Your answer should consist solely of the lines from the one with "peen = rounded(peen, peen_height" through the one with "cad_parts[node].hide_render = cad_parts[node].hide_viewport", copied exactly, endpoints included.
[Start of PROVIDED DATA]
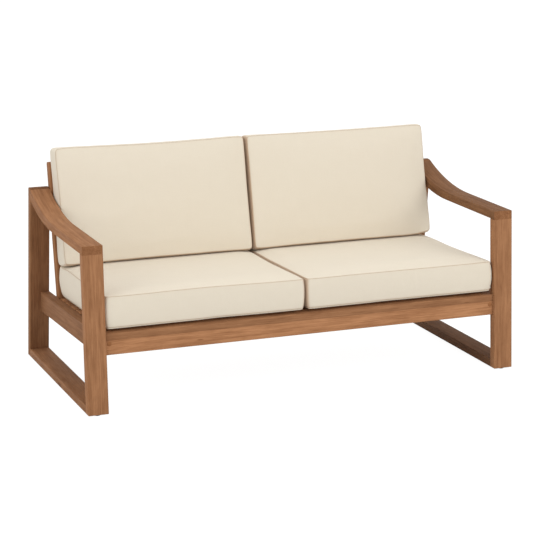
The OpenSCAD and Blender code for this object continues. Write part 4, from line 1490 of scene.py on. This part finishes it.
class BENCH_OT_seat_cushions(bpy.types.Operator):
    """Make the two seat cushions"""
    bl_idname = "bench.seat_cushions"
    bl_label = "Seat cushions"

    def execute(self, context):
        tilt = Matrix.Rotation(-math.radians(SEAT_RAKE), 4, "X")
        make_cushions("seat", tilt, settings("cushions").seat_t)
        return {"FINISHED"}


class BENCH_OT_back_cushions(bpy.types.Operator):
    """Make the two back cushions, which stand on the seat cushions"""
    bl_idname = "bench.back_cushions"
    bl_label = "Back cushions"

    def execute(self, context):
        pads = settings("cushions")
        tilt = (Matrix.Rotation(-math.radians(BACK_RAKE), 4, "X")
                @ Matrix.Rotation(math.pi / 2, 4, "X") @ Matrix.Rotation(math.pi, 4, "Z"))
        make_cushions("back", tilt, pads.back_t, pads.wedge, standing=True)
        return {"FINISHED"}


class BENCH_OT_stage(bpy.types.Operator):
    """Set up the floor, the soft studio light and the camera"""
    bl_idname = "bench.stage"
    bl_label = "Stage"

    def execute(self, context):
        stage = settings("stage")
        make_camera(stage)
        make_floor(stage)
        make_lights(stage)
        return {"FINISHED"}


class BENCH_PT_parts(bpy.types.Panel):
    bl_label = "Patio Bench"
    bl_idname = "BENCH_PT_parts"
    bl_space_type = "VIEW_3D"
    bl_region_type = "UI"
    bl_category = "Bench"

    def draw(self, context):
        for operator in OPERATORS:
            self.layout.operator(operator.bl_idname)


GROUPS = {"wood": BenchWood, "cushions": BenchCushions, "metal": BenchMetal, "stage": BenchStage}
OPERATORS = (BENCH_OT_side_frames, BENCH_OT_seat_frame, BENCH_OT_back_frame, BENCH_OT_fasteners,
             BENCH_OT_foot_glides, BENCH_OT_seat_cushions, BENCH_OT_back_cushions, BENCH_OT_stage)
CLASSES = (*GROUPS.values(), *OPERATORS, BENCH_PT_parts)


def register():
    for item in CLASSES:
        bpy.utils.register_class(item)
    for name, group in GROUPS.items():
        setattr(bpy.types.Scene, "bench_" + name, PointerProperty(type=group))


def unregister():
    for name in GROUPS:
        delattr(bpy.types.Scene, "bench_" + name)
    for item in reversed(CLASSES):
        bpy.utils.unregister_class(item)


def main():
    register()
    for operator in OPERATORS:
        group, name = operator.bl_idname.split(".")
        getattr(getattr(bpy.ops, group), name)()


if __name__ == "__main__":
    main()
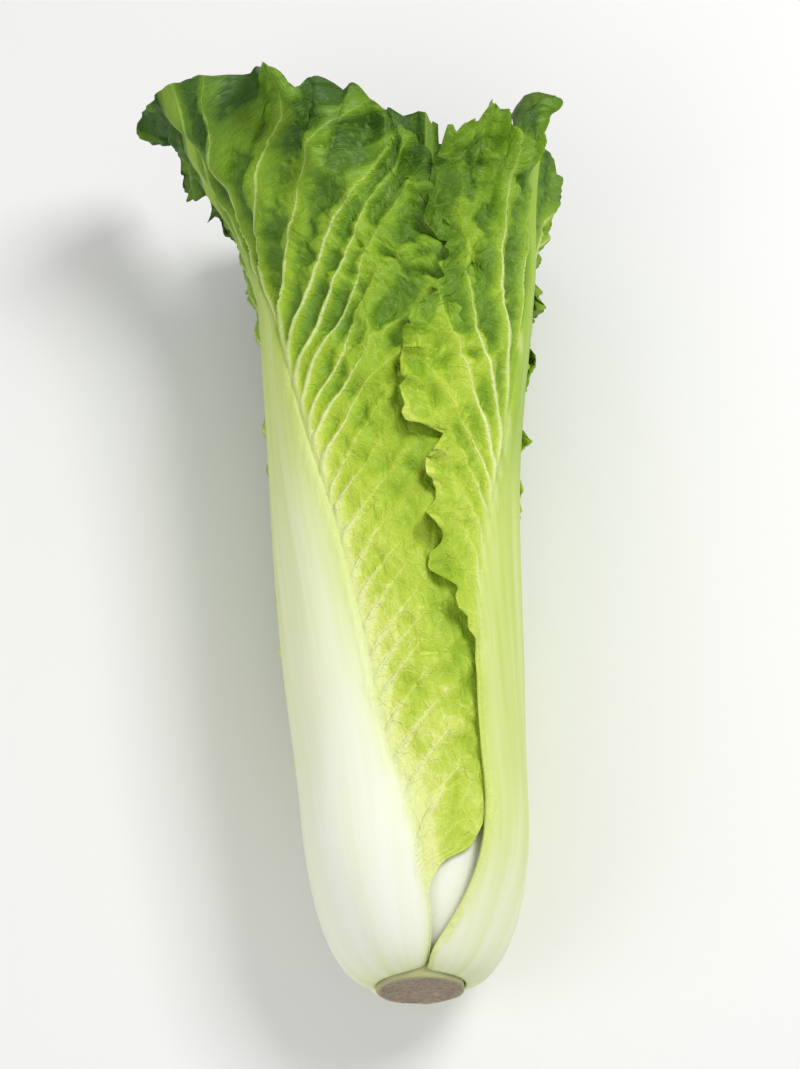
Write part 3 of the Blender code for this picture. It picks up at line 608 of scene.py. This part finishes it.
def leaf_shape(leaf, rows, columns):
    """The outer and inner face of a leaf as grids of points, and what its material reads at each point."""
    rows, columns = rows[:, None], columns[None, :]
    seed = leaf.seed
    stations, degrees, offsets, rib, spread = leaf_layout(leaf, rows, columns)
    radius = curve(stations, OUTSIDE)
    share = np.clip(np.abs(offsets) / rib, 0, 1)
    beyond_rib = np.maximum(np.abs(offsets) - rib, 0)
    thick = curve(stations, leaf.stalk)
    edge_thick = STALK_EDGE_THICKNESS + ramp(stations, 0.07, 0.12) * (SHEET - STALK_EDGE_THICKNESS)
    blade = blade_level(leaf, stations, offsets, thick, edge_thick, np.radians(beyond_rib) * radius)
    outer = (blade - edge_thick / 2) * (1 - np.sqrt(1 - share**leaf.flatness))
    inner = thick + (blade + edge_thick / 2 - thick) * share**2

    left_flare, middle_flare, right_flare = leaf.flare
    flare = curve(spread, ((-1, left_flare), (0, middle_flare), (1, right_flare)))
    above = np.maximum(stations - FLARE_STATION, 0)
    wide = radius * (0.6 + 0.4 * leaf.depth) + (1 - np.cos(flare * above)) / flare
    across_blade = np.radians(beyond_rib) * wide
    across = np.radians(offsets) * wide
    number, gap, strength = leaf_veins(leaf, stations, degrees, wide, offsets < 0)
    distance = np.abs(number - np.round(number)) * gap
    half_width = VEIN_HALF_WIDTH * strength * (1 + 1.1 * np.exp(-across_blade / 0.009)) + 0.00002
    ridge = strength * np.exp(-((distance / (1.5 * half_width + 0.0004)) ** 2))
    calm = 1 - 0.85 * np.clip(1.5 * strength, 0, 1) * np.exp(-((distance / (0.12 * gap + 0.0012)) ** 2))
    waves = blade_waves(leaf, stations, across, across_blade, number, gap, calm, rows)
    if leaf.covered:
        edge = np.interp(stations, *np.array(leaf.covered).T)
        waves = waves * (1 - 0.75 * ramp(degrees, edge - 2, edge + 8) * (1 - ramp(stations, 0.35, 0.39)))
    tucked = ramp(spread, *leaf.tucked) * (1 - ramp(stations, 0.34, 0.40))
    waves = waves * (1 - 0.95 * tucked)
    lift = leaf_waves(leaf, degrees, stations, spread, np.radians(offsets) * radius, beyond_rib, rows)
    lift = lift * (1 - 0.8 * tucked) - 0.0012 * tucked
    lift = lift + waves + VEIN_HEIGHT * ridge * ramp(across_blade, 0, 0.003) * (1 - tucked)

    frill, slide = margin_frill(leaf, stations, columns)
    curl, sway = tip_curl(leaf, rows, columns, spread)
    lift = lift + frill + curl
    degrees = degrees + np.degrees(sway / wide) * ramp(across_blade, 0, 0.01)
    floor = CLEARANCE * (1 - leaf.pressed * (share < 1) * ramp(stations, 0.04, 0.06))
    depth = leaf.depth + np.zeros_like(stations)
    outer_face = head_point(depth, degrees, stations + slide, flare, lift - outer, floor)
    inner_face = head_point(depth, degrees, stations + slide, flare, lift - inner, floor + (inner - outer))

    signed = np.where(share < 1, -(1 - share) * np.radians(rib) * wide, across_blade)
    green = curve(stations, leaf.green) + 0.07 * noise(degrees / 16, stations / 0.03, seed + 70)
    # The leaf's shade setting shifts the green fact across the blade: partly its own paler tone by the rib,
    # partly painted shade, darker toward the right leaf's edge on the left leaf and darker beside the rib on
    # the right leaf.
    from_rib = np.clip(across_blade / 0.04, 0, 1) - 0.4
    facts = {
        "beyond": signed * (1 + 2.5 * ramp(stations, 0.27, 0.35)),
        "number": number,
        "gap": gap,
        "half_width": half_width * ramp(across_blade, -0.001, 0.0005),
        "station": stations,
        "across": across,
        # The blade's relief, which the material turns into painted shade in hollows and painted light on raised
        # parts.
        "height": np.clip(0.5 + (waves + 0.3 * VEIN_HEIGHT * ridge) / 0.006, 0, 1),
        "stem": curve(stations, leaf.stem) + 0.05 * noise(degrees / 9, stations / 0.05, seed + 71),
        "green": green + leaf.shade * from_rib * (1 - ramp(stations, *UPPER_BLADE)),
    }
    return outer_face, inner_face, facts


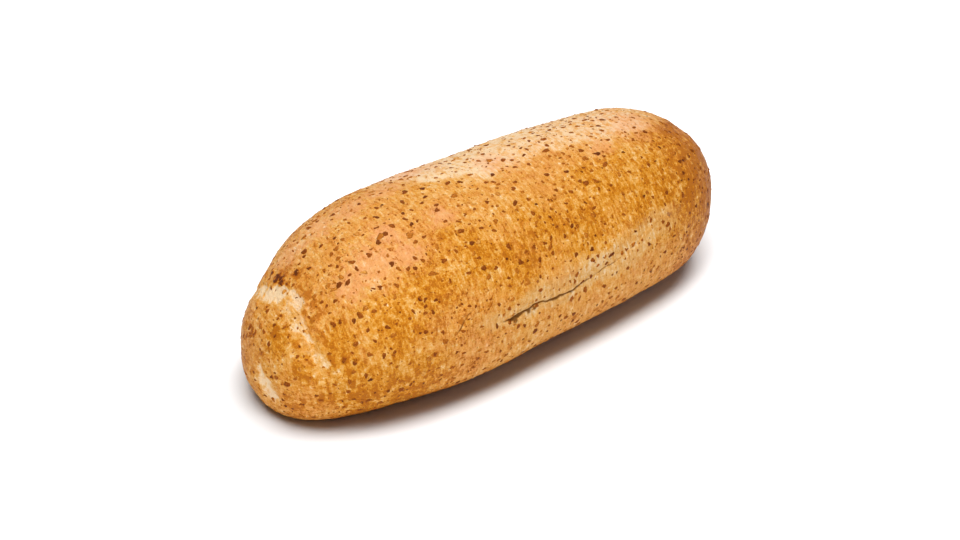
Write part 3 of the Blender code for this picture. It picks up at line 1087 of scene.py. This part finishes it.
def make_floor():
    """A plain pale floor, just below the loaf."""
    mesh = bpy.data.meshes.new("floor")
    half = FLOOR_SIZE / 2
    corners = [(x, y, -FLOOR_DROP) for x, y in ((-half, -half), (half, -half), (half, half), (-half, half))]
    mesh.from_pydata(corners, [], [(0, 1, 2, 3)])
    mesh.materials.append(Shader("studio_floor").finish(FLOOR_COLOUR, FLOOR_ROUGHNESS, FLOOR_GLOSS))
    floor = bpy.data.objects.new("floor", mesh)
    bpy.context.scene.collection.objects.link(floor)
    return floor


def add_light(name, place, size, power, level=False, only_on=()):
    """A soft light that faces the loaf, or hangs level. It can light some pieces only."""
    light = bpy.data.lights.new(name, "AREA")
    light.shape = "RECTANGLE"
    light.size, light.size_y = size
    light.energy = power
    light.color = LAMP_COLOUR
    lamp = bpy.data.objects.new(name, light)
    bpy.context.scene.collection.objects.link(lamp)
    lamp.location = place
    if not level:
        lamp.rotation_euler = (Vector(place) - TARGET).to_track_quat("Z", "Y").to_euler()
    if only_on:
        lit = bpy.data.collections.new(name + "_lit")
        for piece in only_on:
            lit.objects.link(piece)
        lamp.light_linking.receiver_collection = lit


def make_lights(floor, pieces):
    """Overhead light on everything, two lamps that whiten the floor and two that fill the loaf's sides."""
    world = bpy.data.worlds.new("studio")
    world.use_nodes = True
    background = world.node_tree.nodes["Background"]
    background.inputs["Color"].default_value = WORLD_COLOUR
    background.inputs["Strength"].default_value = WORLD_STRENGTH
    bpy.context.scene.world = world
    add_light("overhead", *OVERHEAD, level=True)
    add_light("floor_lift", *FLOOR_LIFT, level=True, only_on=[floor])
    add_light("side_lift", *SIDE_LIFT, only_on=[floor])
    add_light("front_card", *FRONT_CARD, only_on=pieces)
    add_light("back_card", *BACK_CARD, only_on=pieces)
    bpy.context.scene.view_settings.view_transform = "Standard"


def make_camera():
    """The camera that takes the photograph's view."""
    data = bpy.data.cameras.new("camera")
    data.sensor_width = SENSOR
    data.lens = FOCAL_PIXELS / IMAGE_WIDTH * SENSOR
    data.clip_start = NEAREST_SEEN
    camera = bpy.data.objects.new("camera", data)
    camera.location = VIEW.place
    camera.rotation_euler = VIEW.back.to_track_quat("Z", "Y").to_euler()
    bpy.context.scene.collection.objects.link(camera)
    bpy.context.scene.camera = camera


make_camera()
crust = make_crust()
make_lights(make_floor(), [crust] + make_bran(crust))
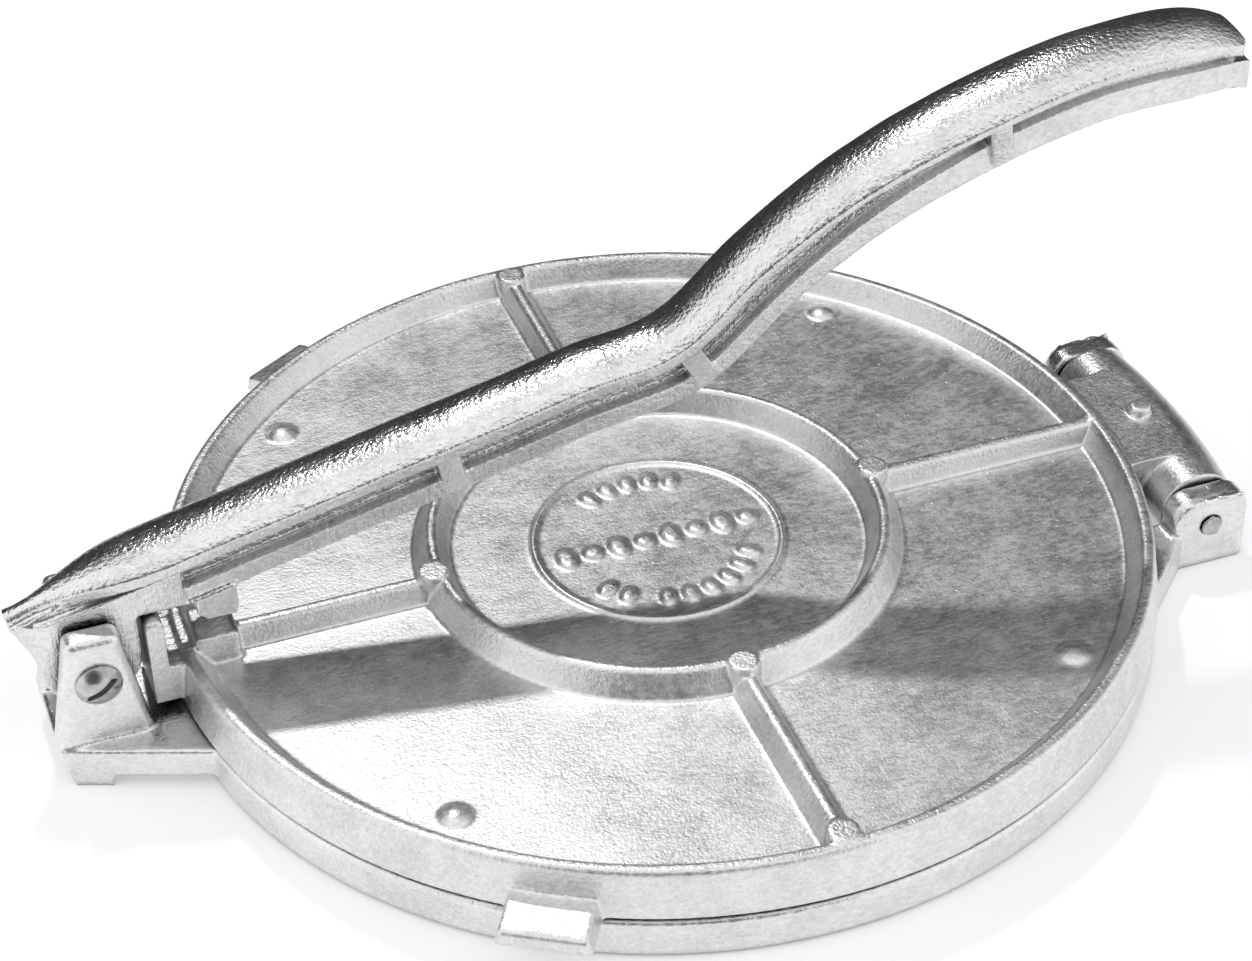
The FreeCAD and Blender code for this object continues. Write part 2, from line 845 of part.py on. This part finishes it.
def hinge_pin():
    """Plain pin through the hinge, with both ends peened over the ears."""
    axis = V(hinge_x, 0, hinge_height)
    end = hinge_ear_outer
    shaft = rod(hinge_pin_radius, axis - ACROSS * end, axis + ACROSS * end)
    peen = rod(peen_radius, axis + ACROSS * end, axis + ACROSS * (end + peen_height))
    peen = rounded(peen, peen_height * 0.7, lambda p: p.y > end + peen_height / 2)
    return joined([shaft, peen, mirrored(peen)])


def main():
    """Write one file per piece."""
    os.makedirs("parts", exist_ok=True)
    pieces = {
        "base_plate": base_plate(),
        "lid_plate": lid_plate_casting(),
        "lever_handle": lever_handle(),
        "lever_screw": lever_screw(),
        "lever_nut": lever_nut(),
        "hinge_pin": hinge_pin(),
    }
    for name, shape in pieces.items():
        print(name, "solids", len(shape.Solids), "valid", shape.isValid(), "volume", round(shape.Volume))
        shape.exportStep("parts/" + name + ".step")


main()
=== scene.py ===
import math

import bmesh
import bpy
import numpy as np
from mathutils import Matrix, Vector, noise


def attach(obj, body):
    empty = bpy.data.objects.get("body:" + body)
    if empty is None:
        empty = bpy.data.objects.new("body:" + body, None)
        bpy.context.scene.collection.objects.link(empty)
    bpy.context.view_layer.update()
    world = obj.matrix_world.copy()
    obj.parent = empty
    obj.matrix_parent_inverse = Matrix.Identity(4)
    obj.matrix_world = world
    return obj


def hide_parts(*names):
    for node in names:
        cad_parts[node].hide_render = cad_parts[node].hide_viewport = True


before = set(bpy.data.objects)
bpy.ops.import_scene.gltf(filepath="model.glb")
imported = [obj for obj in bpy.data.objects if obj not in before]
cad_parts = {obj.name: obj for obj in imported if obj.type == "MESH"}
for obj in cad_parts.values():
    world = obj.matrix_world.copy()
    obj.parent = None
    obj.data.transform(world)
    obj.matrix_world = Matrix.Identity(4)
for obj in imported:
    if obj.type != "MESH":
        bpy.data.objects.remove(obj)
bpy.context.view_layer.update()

MM = 0.001

# The camera, worked out from the photograph: where it stands round the press
camera_azimuth = -19.05
camera_elevation = 37.64
camera_roll = -1.33
camera_distance = 598.8 * MM
camera_slide = -6.4 * MM
camera_lift = 8.1 * MM
camera_lens = 84.86
camera_near = 10 * MM
sensor_width = 36.0

# Room: where it is dark behind the press and round the camera
back_direction = (0.40, 0.85, 0.30)
back_edge = (0.25, 0.88)
front_direction = (-0.30, -0.85, 0.40)
front_edge = (0.74, 0.96)
room_light = 1.15
room_dark = 0.14

# Dark card behind the press, in metres
card_left = -0.30
card_right = 0.36
card_back = 0.135
card_height = 0.255
card_tone = 0.04

# Lamp behind the press, in metres and watts
key_place = (0.0, 0.832, 1.268)
key_size = 0.07
key_power = 4.6

# Floor: half its width in metres, its tone, and its glow in the camera and in reflections
floor_half = 4.0
floor_tone = 0.72
floor_glow = 0.4
dull_roughness = 0.9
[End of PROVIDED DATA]
▶ **WRITTEN ANSWER**
    peen = rounded(peen, peen_height * 0.7, lambda p: p.y > end + peen_height / 2)
    return joined([shaft, peen, mirrored(peen)])


def main():
    """Write one file per piece."""
    os.makedirs("parts", exist_ok=True)
    pieces = {
        "base_plate": base_plate(),
        "lid_plate": lid_plate_casting(),
        "lever_handle": lever_handle(),
        "lever_screw": lever_screw(),
        "lever_nut": lever_nut(),
        "hinge_pin": hinge_pin(),
    }
    for name, shape in pieces.items():
        print(name, "solids", len(shape.Solids), "valid", shape.isValid(), "volume", round(shape.Volume))
        shape.exportStep("parts/" + name + ".step")


main()
=== scene.py ===
import math

import bmesh
import bpy
import numpy as np
from mathutils import Matrix, Vector, noise


def attach(obj, body):
    empty = bpy.data.objects.get("body:" + body)
    if empty is None:
        empty = bpy.data.objects.new("body:" + body, None)
        bpy.context.scene.collection.objects.link(empty)
    bpy.context.view_layer.update()
    world = obj.matrix_world.copy()
    obj.parent = empty
    obj.matrix_parent_inverse = Matrix.Identity(4)
    obj.matrix_world = world
    return obj


def hide_parts(*names):
    for node in names:
        cad_parts[node].hide_render = cad_parts[node].hide_viewport = True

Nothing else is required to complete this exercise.